# Soap Doilies



## Lindy (Mar 3, 2009)

Hi there I decided to try making a soap doily for putting over a dish and then placing soap on over top to help dry out the soap after use as well as be decorative.







Here are a couple more of my face cloths - one knitted and the other crochet using the same yarn.











Thanks for looking....


----------



## Stacykins (Mar 4, 2009)

Those look gorgeous! With the knit one, if I may ask, what is the pattern? I am such a beginner at knitting, but doing washcloths would likely help refine skills.


----------



## jbarad (Mar 4, 2009)

Those are adorable, you're so creative !!


----------



## Lindy (Mar 4, 2009)

Thank you Stacykins and Rhonda....

Stacykins here is the pattern for the knit:
Cast on 30 stitches - knit first 5 rows
Next row - knit 3 purl to last 3 stitches - knit 3
Next row - knit
Repeat these rows to size you want then knit next 4 rows and then cast off.

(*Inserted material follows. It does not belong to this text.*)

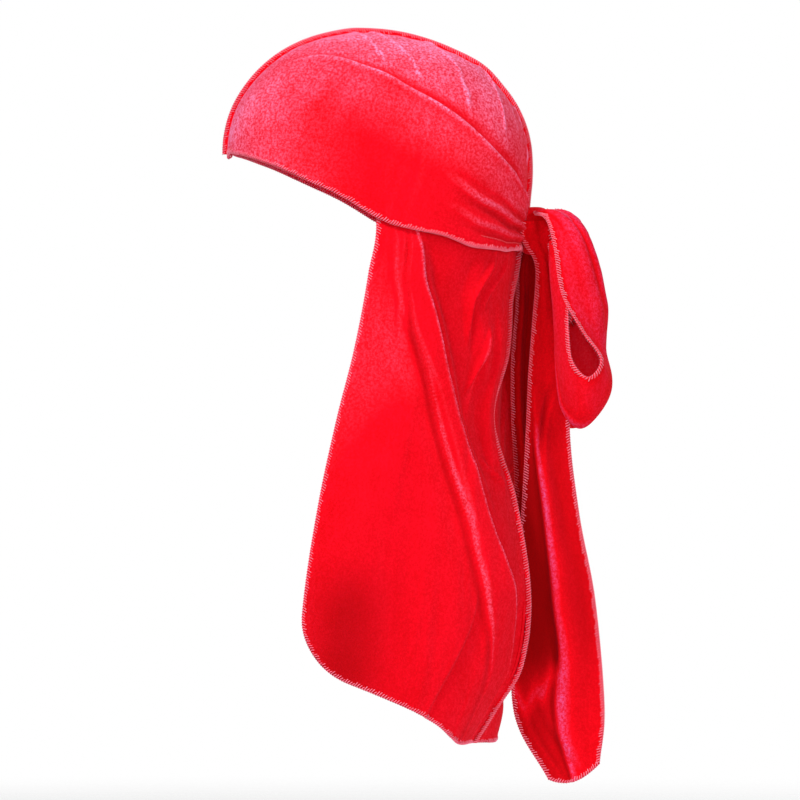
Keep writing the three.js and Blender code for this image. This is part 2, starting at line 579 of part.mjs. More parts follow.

I've crocheted the edges to make a fluffy edge.


----------



## IanT (Mar 4, 2009)

that ooks really cool ... I have no idea how to crochet or knit or any of that...


----------



## topcat (Mar 4, 2009)

Lindy said:
			
		

> Thank you Stacykins and Rhonda....
> 
> Stacykins here is the pattern for the knit:
> Cast on 30 stitches - knit first 5 rows
> ...



Oh,oh,oh.....I can_ do _that!  Thanks Lindy :wink:   I love the idea of a soap doily.  Decorative, like you say, practical - so the soap lasts longer; and then you can use it to clean your face!  (Or maybe not..... :roll: )

Tanya


----------



## Lindy (Mar 5, 2009)

The way I'm thinking of marketing them is the round crochet piece as the doily and then a square one either knit or crochet is the same colour to make a set.  They work really well for the 1 lb soap blocks.....


----------